There were times when I had to choose between fuel and food. Once in my pre-apprenticeship program, I lived off my military disability — less than $400 a month — until the unemployment office awarded me benefits. Most of that money went to housing. By the time I left plumbing to attend community college, I had built a support network beyond my wildest dreams, but the reality of being a trans person in America was, and still is, sobering. Doctors I saw for pinched nerves and strained ligaments took it upon themselves to withhold care, or preface it with lectures about my gender identity. Professional instructors have chided me for cutting my hair and recommended I “embrace my femininity” rather than bind my chest. Federal organizations are moving to define me out of existence. January 22nd’s Supreme Court ruling is a sign that transgender protections, currently found under the 14th Amendment’s Equal Protection Clause, are weakening. The Department of Health’s initiative to legally define gender as immutable, binary, and assigned at birth, would categorically erase gender-nonconforming individuals.

Insecurity has repercussions long after stability has been achieved. Attacks on my validity, and my life, are fundamentally destabilizing. The current administration has made it clear: there is no place for me here.

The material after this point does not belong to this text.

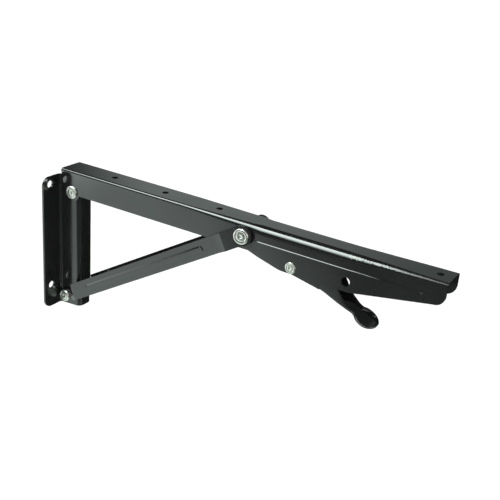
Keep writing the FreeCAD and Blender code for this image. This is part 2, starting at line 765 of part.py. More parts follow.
# Washers keep the moving sheets apart; sleeve and spacer keep the sides apart.
hat_in = hat_half - sheet_t
bulge_in = bulge_half - sheet_t
arm_in = arm_half - sheet_t
rings = [
    ring("arm_washer_near", arm_x, arm_z, hat_half, arm_in, bore_r, washer_r),
    ring("arm_washer_far", arm_x, arm_z, -arm_in, -hat_half, bore_r, washer_r),
    ring("strut_washer_near", strut_x, strut_z, hat_half, strut_foot, bore_r,
         foot_washer_r),
    ring("strut_washer_far", strut_x, strut_z, -strut_foot, -hat_half, bore_r,
         foot_washer_r),
    ring("lever_washer_near", lever_x, lever_z, lever_half, bulge_in, bore_r, washer_r),
    ring("lever_washer_far", lever_x, lever_z, -bulge_in, -lever_half, bore_r, washer_r),
    ring("strut_pivot_sleeve", strut_x, strut_z, end_gap - hat_in, hat_in - end_gap,
         bore_r, sleeve_r),
    ring("lever_spacer", lever_x, lever_z, end_gap + lever_t - lever_half,
         lever_half - lever_t - end_gap, bore_r, spacer_r),
]

# The spring turns round the spacer. Its first leg lies along the floor of the lever,
# its second stands up towards the top of the arm.
spring = doc.addObject("Part::Feature", "lever_spring")
spring.Label = "lever_spring"
wire = wire_r.value
pitch = coil_pitch.value
mean_r = coil_r.value
coil_length = pitch * coil_turns.value
coil = Part.makeHelix(pitch, coil_length, mean_r)
start = vector(mean_r, 0, 0)
end = vector(0, mean_r, coil_length)
wire_section = Part.Wire(Part.makeCircle(wire, start, vector(0, 1, 0)))
turns = Part.Wire(coil.Edges).makePipeShell([wire_section], True, True)
lower_leg = Part.makeCylinder(wire, low_leg.value, start, vector(0, -1, 0))
upper_leg = Part.makeCylinder(wire, high_leg.value, end, vector(-1, 0, 0))
spring.Shape = turns.fuse([lower_leg, upper_leg])
drop = (bar_mid_drop - lever_boss).value
run = (bar_mid_on + floor_shift).value
onto_axis = FreeCAD.Matrix(0, -1, 0, 0, 0, 0, 1, 0, -1, 0, 0, 0, 0, 0, 0, 1)
slope = FreeCAD.Rotation(vector(0, 1, 0), math.degrees(math.atan2(drop, run)))
spring.Placement = FreeCAD.Placement(
    vector(lever_x.value, -coil_length / 2, lever_z.value),
    slope.multiply(FreeCAD.Rotation(onto_axis)),
)

doc.recompute()

nodes = [plate, arm, strut, lever, lock_pin, arm_rivet, foot_rivet, lever_rivet]
nodes += fork_rivets + rings + [spring]
for item in doc.Objects:
    if "Invalid" in item.State or "Error" in item.State:
        raise RuntimeError(f"{item.Name} is {item.State}")
for node in nodes:
    shape = node.Shape
    if shape.isNull() or not shape.isValid():
        raise RuntimeError(f"{node.Label} has no valid shape")
    box = shape.BoundBox
    print(
        f"{node.Label:22s} solids {len(shape.Solids)} volume {shape.Volume:9.1f}"
        f"  x {box.XMin:.1f} {box.XMax:.1f} y {box.YMin:.1f} {box.YMax:.1f}"
        f" z {box.ZMin:.1f} {box.ZMax:.1f}"
    )
    shape.exportStep(f"parts/{node.Label}.step")
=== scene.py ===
# %% [markdown]
# # A drop leaf bracket in gloss black
# The bracket is pressed from steel sheet, coated black and riveted together. Its solids
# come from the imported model, in metres: X runs out of the wall, Y along it and Z up.
# Here they get their finishes. The pressed sheets, the lever and the rivets are modelled
# once more with the rounder forms that a gloss shows, and a small studio is set up.

# %% Load the bracket
import json
import math

import bmesh
import bpy
from mathutils import Matrix, Vector


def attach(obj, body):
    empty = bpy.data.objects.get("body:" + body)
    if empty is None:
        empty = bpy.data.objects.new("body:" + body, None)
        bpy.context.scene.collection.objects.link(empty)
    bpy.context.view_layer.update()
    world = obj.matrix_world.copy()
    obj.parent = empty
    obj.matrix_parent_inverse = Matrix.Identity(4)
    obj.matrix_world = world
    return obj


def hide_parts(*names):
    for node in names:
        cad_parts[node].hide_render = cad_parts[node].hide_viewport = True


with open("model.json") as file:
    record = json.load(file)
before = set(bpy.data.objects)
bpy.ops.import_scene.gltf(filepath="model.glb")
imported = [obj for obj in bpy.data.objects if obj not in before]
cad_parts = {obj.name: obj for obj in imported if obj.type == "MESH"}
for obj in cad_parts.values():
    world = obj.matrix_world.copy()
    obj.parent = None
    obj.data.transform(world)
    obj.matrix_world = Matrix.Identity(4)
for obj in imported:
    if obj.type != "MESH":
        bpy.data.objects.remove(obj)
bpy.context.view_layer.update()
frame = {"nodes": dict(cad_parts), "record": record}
nodes = frame["nodes"]

# %% [markdown]
# ## Camera
# The photograph looks down on the bracket from its left front, with the camera tipped a
# little about its own axis. A location, a direction and a roll say all of it, and the
# lens is long, about 61 mm on a 36 mm sensor, as product photographs are taken.

# %% Camera
CAMERA_AT = Vector((0.5556, -0.5987, 0.3355))
AZIMUTH = math.radians(29.61)
ELEVATION = math.radians(23.29)
ROLL = math.radians(4.92)
LENS = 61.2
SENSOR = 36


def camera_turn(azimuth, elevation, roll):
    """Axes of a camera seen from an azimuth and elevation, rolled about its view."""
    back = Vector((
        math.sin(azimuth) * math.cos(elevation),
        -math.cos(azimuth) * math.cos(elevation),
        math.sin(elevation),
    ))
    right = Vector((math.cos(azimuth), math.sin(azimuth), 0))
    up = back.cross(right)
    turned_right = right * math.cos(roll) + up * math.sin(roll)
    turned_up = up * math.cos(roll) - right * math.sin(roll)
    return Matrix((turned_right, turned_up, back)).transposed()


camera = bpy.data.objects.new("camera", bpy.data.cameras.new("camera"))
camera.data.lens = LENS
camera.data.sensor_width = SENSOR
camera.data.clip_start = 0.01
bpy.context.scene.collection.objects.link(camera)
camera.matrix_world = (
    Matrix.Translation(CAMERA_AT) @ camera_turn(AZIMUTH, ELEVATION, ROLL).to_4x4()
)
bpy.context.scene.camera = camera
print("camera at", [round(c, 3) for c in CAMERA_AT], "lens", LENS)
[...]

Because of this, rest is a privilege I still don’t know how to claim. It often feels that with one misstep, everything I have could disappear.

 

I am not alone in this. I watch advocates — both my peers and mentors — burn out because the world they are trying to change isn’t a welcoming one, and it feels like there is no way to recharge. There will always be work to do, and often times the places we occupy weren’t made with us in mind.

As we are at the end of January, we have all been in a time of transition, including resolutions that we may or may not see through. “New Year, New Me,” 30-day fitness challenges, and 52-book reading lists are all the rage, but by only celebrating new starts, I believe we minimize the previous year.

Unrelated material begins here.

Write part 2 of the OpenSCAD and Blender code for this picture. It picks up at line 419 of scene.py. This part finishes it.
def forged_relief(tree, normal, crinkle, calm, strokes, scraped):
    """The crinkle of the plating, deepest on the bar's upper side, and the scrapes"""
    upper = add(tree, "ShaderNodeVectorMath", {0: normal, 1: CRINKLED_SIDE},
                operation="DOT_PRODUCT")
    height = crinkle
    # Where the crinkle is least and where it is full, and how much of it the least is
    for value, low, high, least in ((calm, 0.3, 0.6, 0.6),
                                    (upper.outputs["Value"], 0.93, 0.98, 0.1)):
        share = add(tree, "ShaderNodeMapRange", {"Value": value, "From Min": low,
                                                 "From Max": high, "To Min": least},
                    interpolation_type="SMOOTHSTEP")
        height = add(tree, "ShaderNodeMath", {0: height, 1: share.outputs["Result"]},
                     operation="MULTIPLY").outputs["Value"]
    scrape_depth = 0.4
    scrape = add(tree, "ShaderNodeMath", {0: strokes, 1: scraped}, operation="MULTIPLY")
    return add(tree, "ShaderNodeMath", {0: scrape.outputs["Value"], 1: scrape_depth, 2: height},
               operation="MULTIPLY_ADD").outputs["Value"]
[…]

I believe we as Point Scholars need to process both where we are at and how far we have come - the tools we have developed, skills we learned, and the relationships that allow us to grow. We have to find a way to claim the space we occupy in the present moment. I am doing that by taking a class next semester purely for academic enjoyment. I am doing that by taking time to get coffee with mentors and friends, and learn about their lives. I am doing that by joining my mentors for an impromptu trivia night, taking a few hours to laugh and enjoy their company without there being a crisis or problem to solve.

It is hard to claim space, but I believe it is a skill worth learning. Carving out one’s place in an otherwise hostile environment is an act of revolution. Allowing myself to rest enables me to become a more useful, effective, and authentic advocate, friend, and partner. By not claiming space, I do myself, and my community, a disservice. We deserve honest conversations about fatigue, about belonging, about claiming space and making it our own. My hope is that sharing my experiences will serve as a way to pay it forward. I encourage you all to find ways you can create space, both for other people and yourselves. Because we all deserve it.